Race situation: The change comes after stage eight, where Tadej Pogacar remained untroubled in the overall lead and Tim Merlier produced a second straight sprint victory. Those two facts frame the altered stage nine differently for different parts of the peloton: the general classification leader avoids an unnecessarily long day in dangerous heat, while sprint and breakaway teams now face a shorter, sharper route profile than originally planned.
Why it matters: Cutting 30km can change how teams spend energy, how early attacks are judged, and how much room there is for a breakaway to build and defend a gap. A shorter stage does not automatically mean an easier stage, especially in heat, but it does compress the tactical window. Teams that expected a long attritional day now have less road on which to soften rivals or manage chase timing.
Tournament impact: For Pogacar, the confirmed implication is stability: the race leader enters the modified stage still in control, and the organisers' decision reduces exposure to a prolonged stage under severe weather conditions. For Merlier and the sprint-focused teams, the immediate question is whether the new distance preserves enough of the original finale dynamics to keep a sprint outcome realistic, or whether the shortened day encourages more aggressive racing from teams with nothing to lose.

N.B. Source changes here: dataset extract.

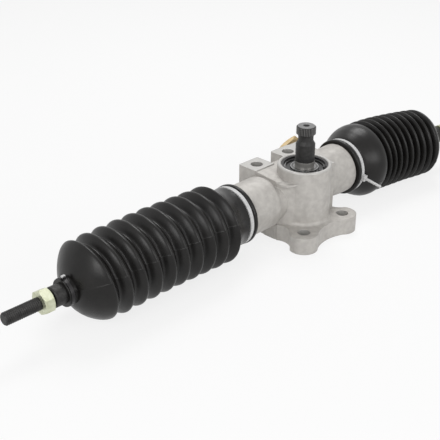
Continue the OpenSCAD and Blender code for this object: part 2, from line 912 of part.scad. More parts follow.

What to watch: The key follow-up is not simply who wins stage nine, but whether the heat alert changes how conservatively teams ride. Heat management, hydration, and energy conservation may shape tactics as much as the route itself. If the pace is controlled early, the finale could still reward organised teams; if the reduced distance makes the day feel more attackable, the breakaway calculus changes.
Confidence: Confirmed by the source are the 30km reduction, the new 155.5km distance, the Malemort-to-Ussel stage route, the red heatwave alert in Corrèze, Pogacar's position as overall leader after stage eight, and Merlier's back-to-back sprint wins. What still needs follow-up is the exact route section removed and how teams adapt their tactics on the road.